¡Hola, amigo del blog del Instituto Fe y Libertad!
Hoy quiero hablarles de un aspecto indispensable para quienes buscan, con sinceridad, el conocimiento a través del estudio, la reflexión y la comprensión de los problemas sociales y humanos. Para reflexionar sobre este mundo, primero necesitamos admirarlo, involucrarnos y amarlo de verdad. A menudo se piensa que el ejercicio intelectual y el razonamiento teórico se realizan en la soledad, encerrados en un mítico coliseo rodeado por los muros del formalismo lógico.
Sin embargo, en este breve artículo quiero destacar algo fundamental, sin lo cual no existirían ni la teoría, ni la reflexión, ni nada: para pensar sobre los problemas del mundo, primero debemos sentirnos conectados con él. ¡Ese mundo debe importarnos! No solo como una obligación moral, sino a través de una fascinación genuina por lo que nos rodea.
No es casualidad que en la raíz de la palabra filosofía se encuentre el amor por la sabiduría. Tampoco debemos olvidar que términos como teoría, que tanto se usa (y gasta) hoy en día, hacen referencia a algo casi sublime: la contemplación. Es decir, querido lector, solo aquellas realidades que nos invitan a una contemplación auténtica, las que realmente representan los valores más profundos de nuestra existencia y nos despiertan fascinación, son las que activan nuestros sentidos y nuestra inteligencia. Son esas experiencias las que nos permiten captar y profundizar en lo esencial del mundo que observamos.
Me gustaría hacer una pregunta a quienes han tenido la amabilidad de leer hasta aquí: ¿es el aspecto moral el que precede a la comprensión del mundo, o es la comprensión del mundo lo que antecede a lo moral? Ambos extremos han generado debates intensos, donde las espadas aún no descansan. Personalmente, me inclino a pensar que el mundo debe ser moralmente relevante para quien pretenda entender siquiera sus aspectos más superficiales.

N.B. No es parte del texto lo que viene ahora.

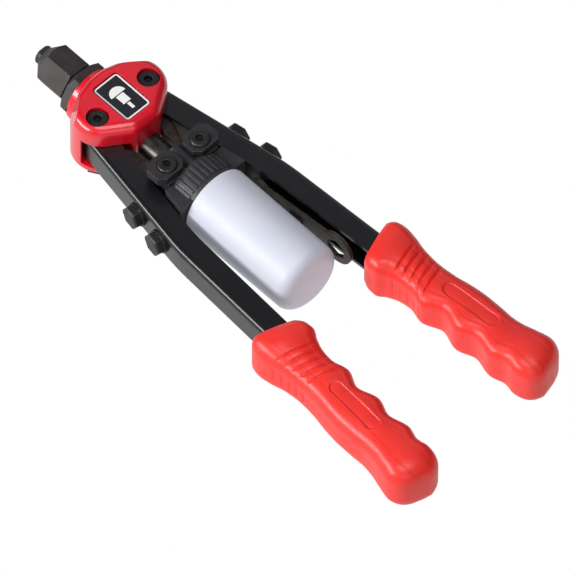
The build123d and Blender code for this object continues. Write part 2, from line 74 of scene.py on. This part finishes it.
back = Vector((math.sin(AZIMUTH) * math.cos(ELEVATION),
               -math.cos(AZIMUTH) * math.cos(ELEVATION), math.sin(ELEVATION)))
level = Vector((math.cos(AZIMUTH), math.sin(AZIMUTH), 0))
upward = back.cross(level)
right = level * math.cos(ROLL) + upward * math.sin(ROLL)
top = upward * math.cos(ROLL) - level * math.sin(ROLL)
camera_data = bpy.data.cameras.new("camera")
camera_data.sensor_width = SENSOR
camera_data.lens = SENSOR * CAMERA_DISTANCE / VIEW_WIDTH
camera_data.clip_end = CAMERA_REACH
camera = bpy.data.objects.new("camera", camera_data)
scene.collection.objects.link(camera)
pose = Matrix((right, top, back)).transposed().to_4x4()
pose.translation = LOOK_AT + back * CAMERA_DISTANCE
camera.matrix_world = pose
scene.camera = camera

# ---- light --------------------------------------------------------------------
def softbox(name, direction, distance, wide, high, radiance, colour=(1, 1, 1)):
    """Rectangular light that faces the tool; its wide side lies level."""
    data = bpy.data.lights.new(name, "AREA")
    data.shape = "RECTANGLE"
    data.size, data.size_y = wide, high
    data.energy = radiance * math.pi * wide * high
    data.color = colour
    light = bpy.data.objects.new(name, data)
    scene.collection.objects.link(light)
    away = Vector(direction).normalized()
    light.location = LOOK_AT + away * distance
    light.rotation_mode = "QUATERNION"
    light.rotation_quaternion = (-away).to_track_quat("-Z", "Y")


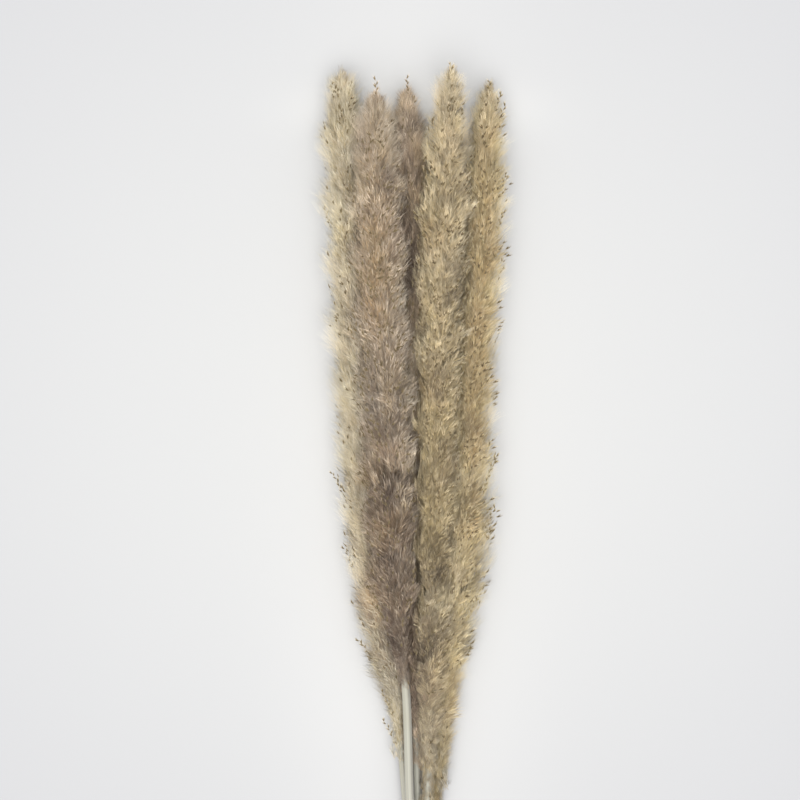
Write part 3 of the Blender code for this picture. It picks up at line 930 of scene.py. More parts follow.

Esto nos lleva a otra pregunta interesante: ¿Cómo es posible admirar un mundo que parece desmoronarse? ¿Cómo hablar de riqueza cuando la miseria, la enfermedad y la pobreza engullen territorios enteros? ¿Cómo enfocarnos en los avances tecnológicos y el desarrollo cuando tantas realidades parecen señalar hacia la desintegración, la apatía, o incluso la muerte? Una vez más, la respuesta a estas preguntas recae en lo moral: la única solución es la esperanza en un mundo posible y distinto. Este es el milagro del intelecto (del espíritu): generar una visión poderosa de lo que el mundo puede ser y anclar nuestro corazón en la lucha por ese futuro. Una teoría que no tenga consecuencias prácticas, podrá ser lógica, pero estará condenada a ser profundamente estéril.
Curiosamente, es en esta esperanza donde descansan muchos de los avances en nuestra comprensión de los asuntos humanos. Existe una especie de fe en la posibilidad de la bondad, de la grandeza, de lo sublime, e incluso de un reflejo divino en el ser humano.
Llamamos absurdo no tanto a lo que no entendemos, sino, más bien, a aquello que ha dejado de importarnos. En cambio, vemos con esperanza aquello que, sin siquiera tocarlo, nos inspira a entregar una vida. Así que, observa los pequeños detalles y, antes de que te des cuenta, comenzarás a ver con asombro donde antes solo se encontraba el gris de nuestro mítico coliseo.
Y aunque debí comenzar por esto, aprovecho para felicitar la elección del tema para la Cátedra en memoria de Joseph Keckeissen, propuesta para el 2024. El título no podría ser más oportuno: «La renovación de la esperanza», como uno de los pilares que sostienen nuestro mundo.